Certainly, the German government under Chancellor Angela Merkel has been warming to Russia ever since Obama came to power in January of 2009. Merkel had previously positioned herself as a skeptic on Russia when compared to her predecessor in office Gerhard Schroeder, and sought closer ties with the United States. But in the wake of Obama’s reset, Germany now seems to be moving in to re-embrace Russia.

In 2007, a wave of acquisitions by Russian oligarchs in sectors ranging from airlines to tourism caused jitters in Germany. But last week, visiting the prestigious International Automotive Fair in Frankfurt, Merkel talked down the risks associated with Russian investors, calling Russia a “market of the future, not something to be kept at an arm’s length.”

Merkel backed the Sberbank-Magna-Opel deal strongly and publicly, despite criticism from her own economy minister and officials involved in administrating the crippled carmaker. This also despite the fact that the real strategic investor in the Opel case, as well as in similar deals in the pipeline for Germany’s Infineon chipmaker and Wadan shipyards, is evidently the Kremlin, through proxies such as state-owned Sberbank or other state-linked companies.

This both politicizes the deals and makes them quite opaque, since it is unclear what economic entity will end up with the stake. “Our medium-term view is that Sberbank may well be a conduit for the transaction and a more logical Russian state or industrial entity will eventually be passed the stake,” said banking analyst David Nangle from Renaissance Capital, referring to the Opel case.

On the other hand, it is very clear what the Kremlin wants from the deals. "If the import of technologies does not take place, it will mean that (the deal) was just a waste of time," Sberbank CEO German Gref told journalists on Friday.

Ships and chips

Two other deals similar to the Opel rescue have been broached by the Russians during the summer. Both involve opaque, Kremlin-linked structures bailing out struggling German companies, which, despite their losses, have technologies the Russians want.

On September 18 the media reported that Russia’s largest telecommunications holding AFK Sistema is negotiating to purchase a share in Infineon, the largest German microchip producer. According to the Kommersant business daily, the deal currently under discussion is for Sistema to acquire 15 to 20 percent of the company for ?1 billion, with the purchase funded by the Russian Bank for Development (VEB) state corporation. Sistema is a private company (although historically linked to the Moscow city government). However, following a succession of deals where the Kremlin has helped Sistema, “this [deal] could be an anticipated reciprocal ‘favor’,” said the telecoms analyst Ivan Kim of the UralSib investment bank. Sistema owns Russia’s largest chip producer, Sinterra.

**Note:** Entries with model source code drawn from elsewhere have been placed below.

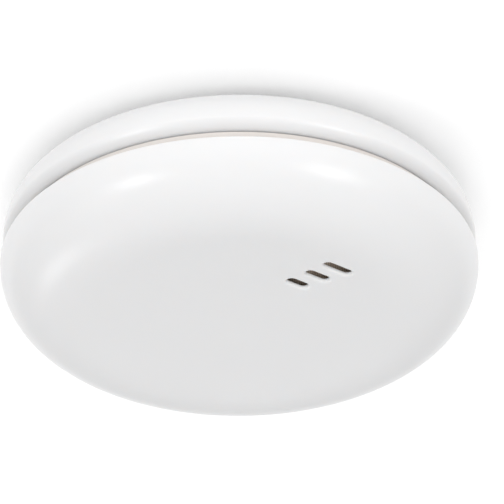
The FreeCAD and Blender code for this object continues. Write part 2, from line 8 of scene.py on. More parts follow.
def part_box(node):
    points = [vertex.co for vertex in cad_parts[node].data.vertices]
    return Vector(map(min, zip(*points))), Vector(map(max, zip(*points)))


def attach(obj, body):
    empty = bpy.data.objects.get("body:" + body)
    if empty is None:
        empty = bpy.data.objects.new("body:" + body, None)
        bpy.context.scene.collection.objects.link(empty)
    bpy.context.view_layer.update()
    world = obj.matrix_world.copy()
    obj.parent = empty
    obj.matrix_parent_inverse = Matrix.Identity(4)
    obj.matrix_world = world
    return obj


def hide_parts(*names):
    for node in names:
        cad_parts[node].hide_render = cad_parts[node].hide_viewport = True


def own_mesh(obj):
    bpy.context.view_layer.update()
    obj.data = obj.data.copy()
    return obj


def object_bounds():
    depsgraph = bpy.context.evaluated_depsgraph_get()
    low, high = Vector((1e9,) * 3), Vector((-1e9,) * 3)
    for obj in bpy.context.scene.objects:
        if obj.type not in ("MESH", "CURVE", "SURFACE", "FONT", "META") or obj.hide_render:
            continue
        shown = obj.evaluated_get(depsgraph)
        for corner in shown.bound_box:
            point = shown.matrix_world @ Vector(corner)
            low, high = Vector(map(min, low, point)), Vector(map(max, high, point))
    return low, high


bl_info = {
    "name": "Ceiling Heat Detector",
    "version": (1, 0, 0),
    "blender": (4, 5, 0),
    "location": "3D View > Sidebar > Detector",
    "description": "Builds a round ceiling heat detector round its engineering model",
    "category": "Add Mesh",
}

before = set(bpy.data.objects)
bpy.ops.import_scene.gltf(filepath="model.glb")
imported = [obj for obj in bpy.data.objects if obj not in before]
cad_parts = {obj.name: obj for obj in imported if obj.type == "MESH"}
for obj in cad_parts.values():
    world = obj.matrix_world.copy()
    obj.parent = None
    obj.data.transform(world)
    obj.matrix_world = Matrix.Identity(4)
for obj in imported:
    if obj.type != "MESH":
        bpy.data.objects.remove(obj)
MODEL_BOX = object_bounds()
COVER_LOW, COVER_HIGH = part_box("front_cover")
HOUSING_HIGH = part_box("back_housing")[1]
PLATE_LOW, PLATE_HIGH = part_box("mounting_plate")
CAGE_LOW, CAGE_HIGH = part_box("vent_cage")
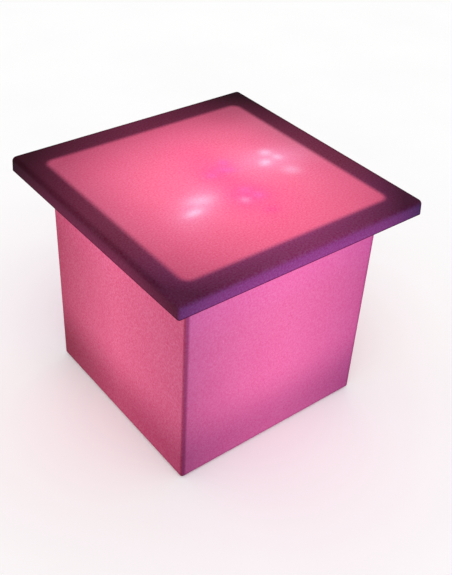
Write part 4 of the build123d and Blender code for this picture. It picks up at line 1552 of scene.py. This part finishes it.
def finish_piece(
    piece: bpy.types.Object, body: str, finish: Finish, nodes: tuple[str, ...]
) -> None:
    """Gives a new piece its shading, finish and body, and reports it.

    Args:
        piece: The new piece.
        body: Body of the frame that it rides on.
        finish: Its finish.
        nodes: Nodes of the frame that it stands for.
    """
    piece.data.shade_smooth()
    piece.data.set_sharp_from_angle(angle=math.radians(SHARP_DEGREES))
    normals = piece.modifiers.new("weighted_normals", "WEIGHTED_NORMAL")
    normals.keep_sharp = True
    piece.data.materials.clear()
    piece.data.materials.append(finish.material())
    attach(piece, body)
    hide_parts(*nodes)
    LOG.info("%s: new piece on %s, %d faces", piece.name, body, len(piece.data.polygons))


def dress(finish: Finish, *nodes: str) -> None:
    """Gives nodes of the frame their finish and reports them.

    Args:
        finish: The finish.
        nodes: Names of the nodes.
    """
    material = finish.material()
    for name in nodes:
        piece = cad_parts[name]
        if not piece.material_slots:
            piece.data.materials.append(material)
        for slot in piece.material_slots:
            slot.material = material
        LOG.info("%s: finished as %s", name, finish.slot)


SCREW_STEEL = Metal("screw_steel", (0.55, 0.56, 0.58), Sheen.SATIN, Grain.EVEN, 1800.0)
GASKET = Moulded("gasket_silicone", paint(88, 88, 92), Sheen.MATTE, pebbles=700.0)


# Sub-assemblies


@dataclass
class BodyMoulding:
    """Open body with a round well in its base, its inserts and its feet.

    Sizes are in millimetres. The sole's edge is given by insets and levels.
    """

    half: float = 201.0
    corner: float = 5.5
    wall: float = 4.0
    base_z: float = 3.0
    top_z: float = 435.0
    lower_radius: float = 4.0
    lip_radius: float = 0.8
    inner_radius: float = 2.7
    least_corner: float = 0.6
    bow: float = 0.45
    well_radius: float = 91.93
    well_edge: float = 1.5
    well_fillet: float = 1.5
    roof_radius: float = 1.2
    ceiling_z: float = 27.0
    ceiling_step: float = 8.0
    opening_radius: float = 74.93
    opening_edge: float = 0.6
    screw_circle: float = 82.43
    screws: int = 6
    boss_radius: float = 7.0
    boss_root: float = 1.5
    boss_fillet: float = 1.0
    boss_edge: float = 0.6
    pad_top_z: float = 10.0
    pad_edge: float = 0.8
    foot_boss_top_z: float = 16.0
    screw_boss_top_z: float = 37.0
    bore_radius: float = 3.3
    bore_depth: float = 8.0
    cut_margin: float = 1.0
    foot_place: float = 171.0
    foot_radius: float = 12.5
    foot_seat_z: float = 6.0
    foot_gap: float = 0.3
    foot_edge: float = 0.3
    recess_radius: float = 4.1
    recess_z: float = 3.4
    hole_radius: float = 2.3
    grooves: tuple[Span, ...] = ((6.2, 7.6), (9.4, 10.6))
    groove_depth: float = 0.5
    sole_edge: tuple[Span, ...] = ((0.9, 0.0), (0.4, 0.12), (0.1, 0.4), (0.0, 0.9), (0.0, 2.4))
    finish: BodyGlow = BodyGlow("body_polyethylene", paint(244, 115, 176), Sheen.MATTE, 0.64)

    def build(self) -> None:
        """Builds the skin and the feet and dresses the small parts."""
        self.build_skin()
        self.build_feet()
        brass = Metal("insert_brass", (0.62, 0.43, 0.16), Sheen.SATIN, Grain.ALONG_Z, 900.0)
        dress(brass, "threaded_inserts")
        dress(SCREW_STEEL, "foot_screws")

    def circle(self, radius: float, z: float) -> np.ndarray:
        """A circle round the middle, with a point for each point of the outline."""
        return RoundedSquare(self.half * MM, self.corner * MM).circle(radius * MM, z * MM)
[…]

And in a smaller but similar deal, the former Russian energy minister, Igor Yussufov, a current member of the Gazprom board of governors, is set to acquire Germany’s bankrupt Wadan shipyards, based in Wismar and Rostock.

It is widely believed that Yussufov is acting on behalf of Russian state-linked strategic investors, including the state-owned gas giant Gazprom and the state-owned United Ship-building Corporation. The financially stricken Wadan shipyards possess unique ice-breaking technologies that Russia needs to retool its naval shipyards in order to build transport vessels for energy projects in the Arctic. Again, this deal has been welcomed by Merkel and the German government, despite the ambiguousness of who is actually buying the assets.

Thus the German government seems to look positively on the Kremlin’s shopping around for technologies meant to help modernize the Russian economy. For Vladimir Putin and for his colleague, the head of the state engineering and defense corporation Russian Technologies Sergei Chemezov, who, according to Putin’s biographer Alexander Rahr, were both involved in industrial espionage on Germany during Soviet times, Russian access to German technologies is a dream come true.

Do these deals mark an economic, European dimension to the so-called reset? On Friday Putin called on Obama to follow up on the cancellation of the missile shield plans by supporting Russia’s bid to join the WTO – the longest bid in the history of the organization, with Russia being the largest economy to remain outside the WTO. The former German chancellor Gerhard Schroeder has stated openly that the United States has been blocking Russia’s WTO accession for political reasons. Obama’s position on Russia’s WTO bid might show whether the reset can develop an economic dimension.

An American reset on Russia’s WTO bid will also have knock-on effects for Russian-European ties, since the signing of a new Russian-EU partnership agreement is largely dependent on Russia’s achieving WTO membership.